The marketing team (or any team for that matter) you put in place today, may not be the same team you need a year from now. I have found that businesses who are in a growth phases, this could be opening in a new market or launching a new product, will need to amp up their marketing for that timeframe, but then scale it down once the project is over. You may need someone super senior during those key strategic times, but less senior when demand is less.

4. You still need other marketing resources

Until you actually have a marketing strategy mapped out, it’s going to be hard to know what other resources you need whether it be money, technology or people. If you’ve spent your entire budget on a senior staff member, you may not be leaving enough room for junior marketers or other marketing needs. Try not to pigeon-hole yourself and create a potentially really awkward situation.

5. You aren’t a marketer

Well, you aren’t. You’re likely a business owner, entrepreneur, investor or founder and most of the ones I have worked with are the first to admit they don’t know marketing. Before you set up your marketing team, it’s best to work with an actual marketer who can asses your business and tell you what your marketing department needs might be or ways to improve the set up of your current team.

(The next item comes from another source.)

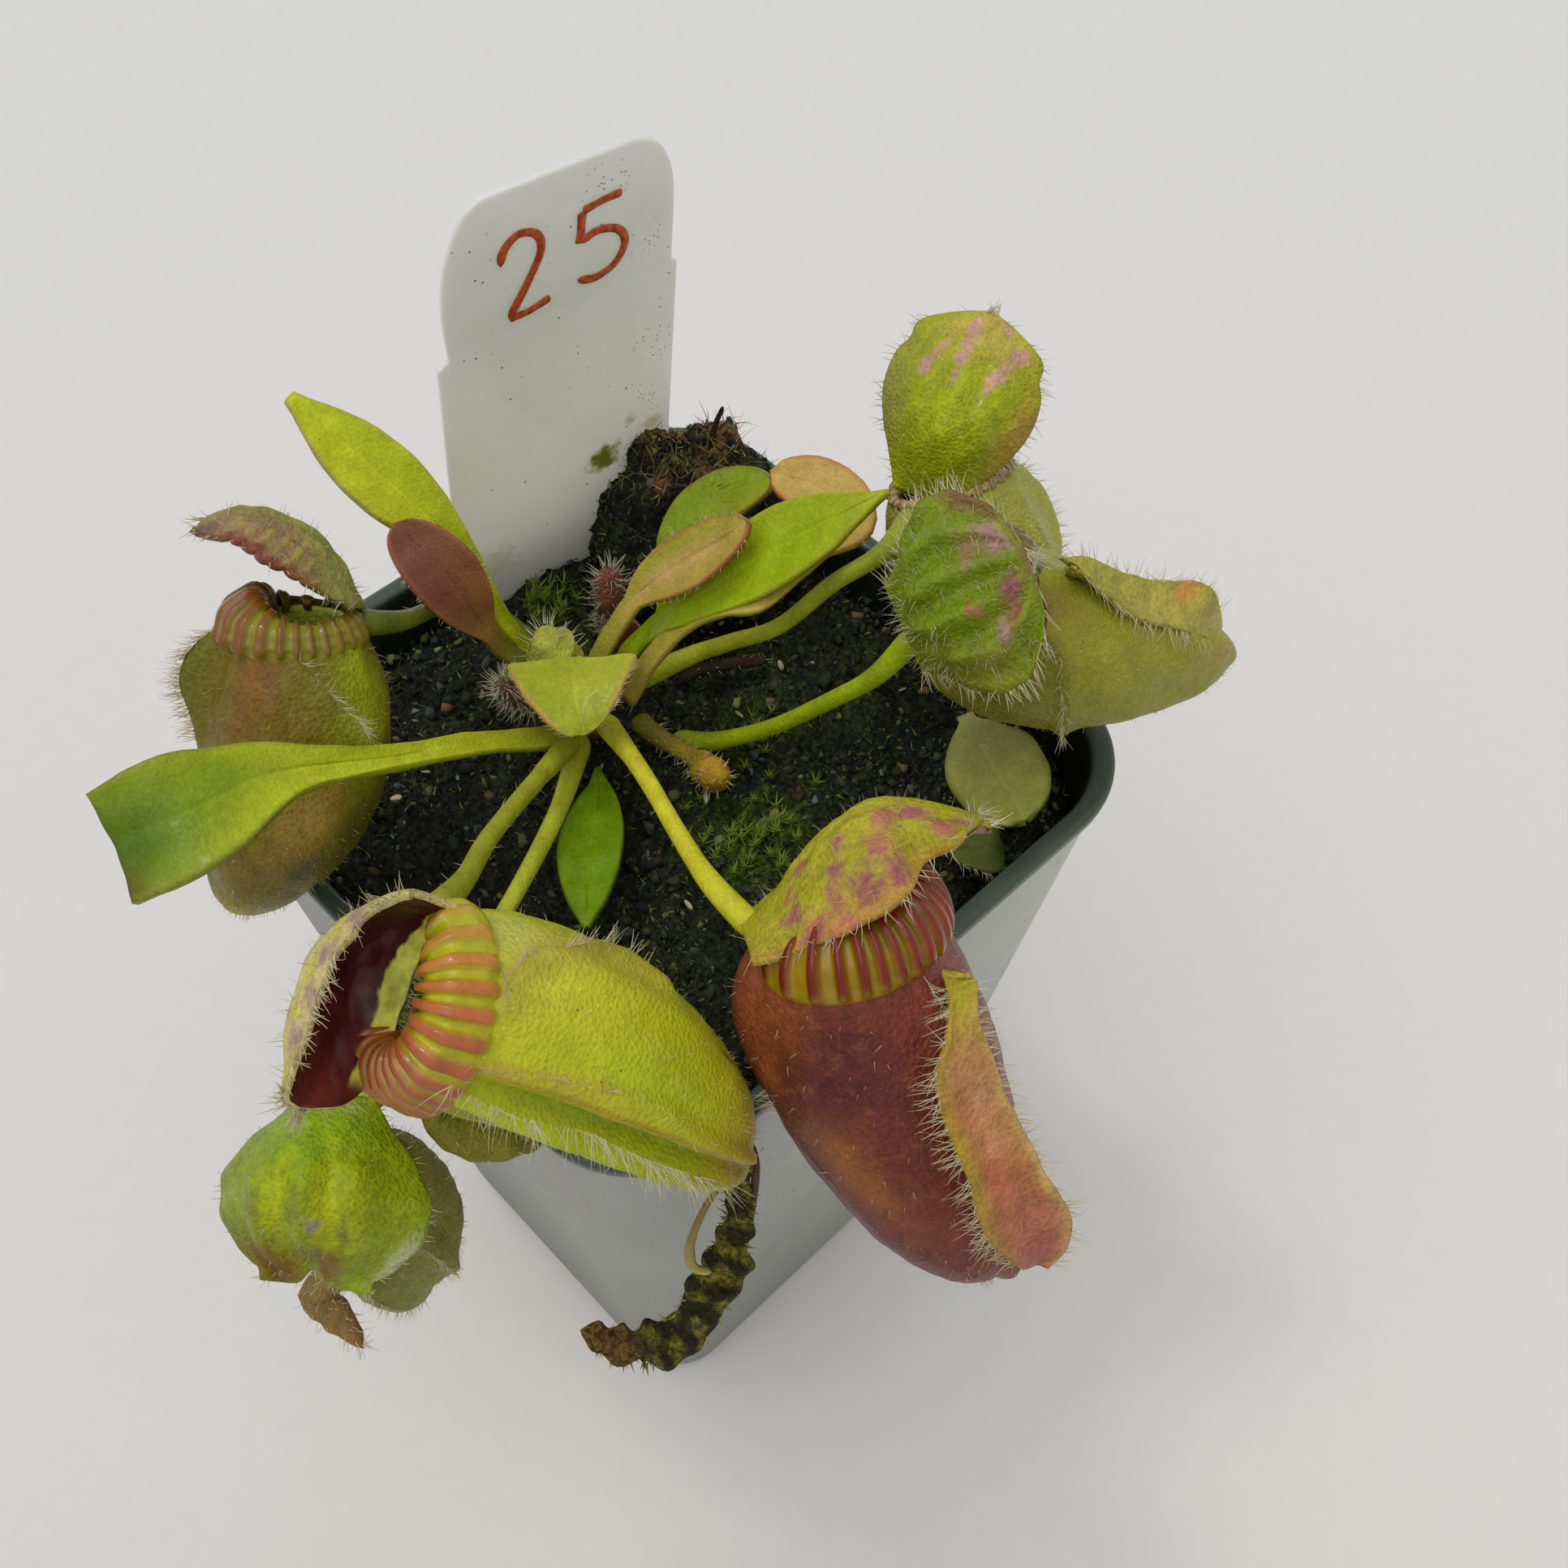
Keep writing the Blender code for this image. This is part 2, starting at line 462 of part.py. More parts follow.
def build_lid(name, spec, collection):
    """A domed leaf hinged at the back of the mouth, wide in the middle and narrow at its neck."""
    bm = bmesh.new()
    bmesh.ops.create_grid(bm, x_segments=8, y_segments=9, size=1.0)
    for v in bm.verts:
        v.co = lid_point(spec, v.co.x, (v.co.y + 1) / 2)
    back, rise, side = spec["foot"]
    foot = turned(spec["turn"]) @ Matrix.Translation(
        (side, -spec["cup"][1] / 2 * spec["mouth"] - back, rise))
    place = Matrix.Translation(spec["at"]) @ Matrix.Translation(foot.translation)
    bmesh.ops.transform(bm, matrix=place @ turned(spec["lid_turn"]), verts=bm.verts)
    lid = add_mesh(name + "_lid", bm, collection, material(name + "_lid_skin",
                                                           spec["lid_colour"], 0.45))
    thicken(lid, LID_WALL, -1.0)
    return lid


def build_stalk(name, route, collection, finish):
    """A petiole that ends just behind its pitcher's rim."""
    spec = PITCHERS[name[:-len("_stalk")]]
    behind = -spec["cup"][1] / 2 * spec["mouth"] - spec["join"]
    end = Matrix.Translation(spec["at"]) @ turned(spec["turn"]) @ Vector((
        spec["foot"][2], behind, -1.4))
    points = even_route(route + [tuple(end)], 10)
    return tube(name, points, [STALK_RADIUS] * len(points), collection, finish)


# ================================================================ leaves and shoots
def build_leaf(name, spec, collection):
    """A flat petiole that widens into a blade, slightly hollow across."""
    line = even_route(spec["route"], LEAF_ALONG)
    heading = np.gradient(line, axis=0)
    heading /= np.linalg.norm(heading, axis=1)[:, None]
    side = np.cross(heading, np.array(spec["up"], dtype=float))
    side /= np.linalg.norm(side, axis=1)[:, None]
    face = np.cross(side, heading)
    bm = bmesh.new()
    bmesh.ops.create_grid(bm, x_segments=LEAF_ACROSS, y_segments=LEAF_ALONG - 1, size=1.0)
    for v in bm.verts:
        across = v.co.x
        k = round((v.co.y + 1) / 2 * (LEAF_ALONG - 1))
        along = k / (LEAF_ALONG - 1)
        blade = max(0.0, (along - spec["petiole"]) / (1 - spec["petiole"]))
        if blade < spec["widest"]:
            share = math.sin(math.pi / 2 * blade / spec["widest"]) ** 1.1
        else:
            past = (blade - spec["widest"]) / (1 - spec["widest"])
            share = math.sqrt(max(0.0, 1 - past ** spec["tip"]))
        half = PETIOLE_HALF * math.sqrt(1 - blade) + spec["width"] / 2 * share
        half = max(half, 0.3)
        place = (line[k] + side[k] * across * half
                 + face[k] * LEAF_CUPPING * across ** 2 * half)
        v.co = place.tolist()
    leaf = add_mesh(name, bm, collection, material(name + "_skin", spec["colour"], 0.45))
    thicken(leaf, LEAF_THICK, 0.0)
    return leaf


def build_shoot(name, spots, collection):
    points = even_route(spots, 3 * len(spots) - 2)
    finish = material(name + "_skin", SHOOT_COLOURS[name], 0.7)
    return tube(name, points[:, :3].tolist(), points[:, 3].tolist(), collection, finish)


def build_crown(collection):
    bm = bmesh.new()
    place = Matrix.Translation(CROWN_CENTRE) @ Matrix.Diagonal((*CROWN_RADII, 1.0))
    bmesh.ops.create_uvsphere(bm, u_segments=12, v_segments=8, radius=1.0, matrix=place)
    return add_mesh("crown", bm, collection, material("crown_skin", (0.22, 0.26, 0.08), 0.7))


def main():
    for old in list(bpy.data.objects):
        bpy.data.objects.remove(old, do_unlink=True)
    plant = new_collection("potted_albany_pitcher_plant")
    cutters = new_collection("cutters")
    build_pot(plant, cutters)
    build_soil(plant, cutters)
    build_mound(plant)
    build_tag(plant)
    build_crown(plant)
    for name, spec in PITCHERS.items():
        build_cup(name, spec, plant)
        build_lid(name, spec, plant)
    stalk_finish = material("stalk_skin", (0.34, 0.38, 0.05), 0.5)
    for name, route in STALKS.items():
        build_stalk(name, route, plant, stalk_finish)
    for name, spec in LEAVES.items():
        build_leaf(name, spec, plant)
    for name, spots in SHOOTS.items():
        build_shoot(name, spots, plant)


main()
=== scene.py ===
# %% [markdown]
# # Potted Albany pitcher plant
# The plant is a ground rosette of flat leaves and six slipper-shaped traps in a small square
# nursery pot, with a white label stuck in the peat behind it. Each step below makes one of the
# real object's parts, from the pot up to the finest hairs. Lengths are in millimetres until a
# mesh is finished. The pot's base is centred on the origin and +Z is up.

# %% Setting up
import math

import bmesh
import bpy
import numpy as np
from mathutils import Matrix, Vector
from numpy.random import default_rng


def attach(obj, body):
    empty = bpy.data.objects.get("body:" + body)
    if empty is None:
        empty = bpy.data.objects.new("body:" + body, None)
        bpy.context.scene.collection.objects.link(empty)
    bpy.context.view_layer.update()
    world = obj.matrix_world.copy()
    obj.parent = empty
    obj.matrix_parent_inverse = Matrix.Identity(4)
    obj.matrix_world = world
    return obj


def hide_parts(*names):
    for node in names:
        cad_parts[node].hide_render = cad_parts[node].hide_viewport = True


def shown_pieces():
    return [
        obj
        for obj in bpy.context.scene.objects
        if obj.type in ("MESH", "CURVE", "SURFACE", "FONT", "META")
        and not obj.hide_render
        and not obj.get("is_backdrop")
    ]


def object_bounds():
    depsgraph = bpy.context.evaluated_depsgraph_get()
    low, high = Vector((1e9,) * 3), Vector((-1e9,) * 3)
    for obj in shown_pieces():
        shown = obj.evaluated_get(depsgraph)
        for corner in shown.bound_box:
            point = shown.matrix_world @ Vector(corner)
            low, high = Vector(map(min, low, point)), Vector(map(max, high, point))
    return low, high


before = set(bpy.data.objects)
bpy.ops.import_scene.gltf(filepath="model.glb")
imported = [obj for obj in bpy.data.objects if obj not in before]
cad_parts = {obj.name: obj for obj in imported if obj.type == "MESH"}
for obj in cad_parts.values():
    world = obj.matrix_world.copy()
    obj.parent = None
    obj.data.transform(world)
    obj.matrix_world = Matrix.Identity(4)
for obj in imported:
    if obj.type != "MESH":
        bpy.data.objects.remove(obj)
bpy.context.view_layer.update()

MM = 0.001


def linked(name, data):
    """A new object in the scene."""
    made = bpy.data.objects.new(name, data)
    bpy.context.scene.collection.objects.link(made)
    return made


# %% [markdown]
# ## Camera
# The plant is looked at from above and from its front corner. The camera's place and turn are
# given by a heading, a slope and a slight tilt, so that the same view can be found again.

# %% Camera
def camera_pose(place, heading, slope, tilt):
    """A camera matrix from its place in mm and three angles in degrees."""
    heading, slope, tilt = (math.radians(a) for a in (heading, slope, tilt))
    back = Vector((math.cos(slope) * math.sin(heading),
                   -math.cos(slope) * math.cos(heading), math.sin(slope)))
    level = Vector((math.cos(heading), math.sin(heading), 0.0))
    rise = back.cross(level)
    right = math.cos(tilt) * level + math.sin(tilt) * rise
    up = math.cos(tilt) * rise - math.sin(tilt) * level
    return Matrix.Translation(MM * Vector(place)) @ Matrix((right, up, back)).transposed().to_4x4()


lens = bpy.data.cameras.new("camera")
lens.lens, lens.sensor_width = 38.71, 36.0
lens.clip_start, lens.clip_end = 0.01, 20.0
camera = linked("camera", lens)
camera.matrix_world = camera_pose((-52.12, -64.77, 193.95), -45.84, 54.46, 2.10)
bpy.context.scene.camera = camera
bpy.context.scene.view_settings.view_transform = "Standard"
TOWARDS_VIEW = np.array(camera.matrix_world.to_3x3().col[2])
print("camera looks along", [round(-v, 2) for v in TOWARDS_VIEW])

# %% [markdown]
# ## Finishes as arithmetic
# A finish is easier to read when it is written like a sum. `Value` wraps one socket, so that
# `+`, `*` and the like add the matching node, and `Finish` holds one material and the few nodes
# that this plant needs. Tones are written as they look, from 0 to 255.

# %% Finishes as arithmetic
def tone(red, green, blue):
    """A colour as it looks (0 to 255) turned into light."""
    seen = np.array([red, green, blue]) / 255.0
    return np.where(seen <= 0.04045, seen / 12.92, ((seen + 0.055) / 1.055) ** 2.4)


class Value:
    """One socket of a finish's node tree."""

    def __init__(self, finish, socket):
        self.finish, self.socket = finish, socket

    def __add__(self, other):
        return self.finish.sum("ADD", self, other)

    def __sub__(self, other):
        return self.finish.sum("SUBTRACT", self, other)

    def __rsub__(self, other):
        return self.finish.sum("SUBTRACT", other, self)

    def __mul__(self, other):
        return self.finish.sum("MULTIPLY", self, other)

    __radd__, __rmul__ = __add__, __mul__

    def step(self, low, high):
        """0 below low, 1 above high and smooth between them."""
        return self.finish.node("MapRange", {0: self, 1: low, 2: high},
                                {"interpolation_type": "SMOOTHSTEP", "clamp": True})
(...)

6. You are a fresh business with new ways of thinking

Times are a’changin’. We’ve got stand up desks, kegerators, afternoon meditation, unlimited PTO, virtual meetings, Slack and who knows what else. Businesses are becoming less traditional and more interested in creating cultures and environments that are efficient and effective. You should apply that same creativity to how you staff your team. Start slow and don’t feel like you have to fit your business in to some marketing-team template because “that’s how it’s always been”.  Technology has made it easy for us to secure talent and skills from people all over the world with diverse backgrounds.

In fact, this strategy can be applied to most marketing roles (and often non-marketing roles).  Would love to hear what you think about this or how you think this approach can help your business.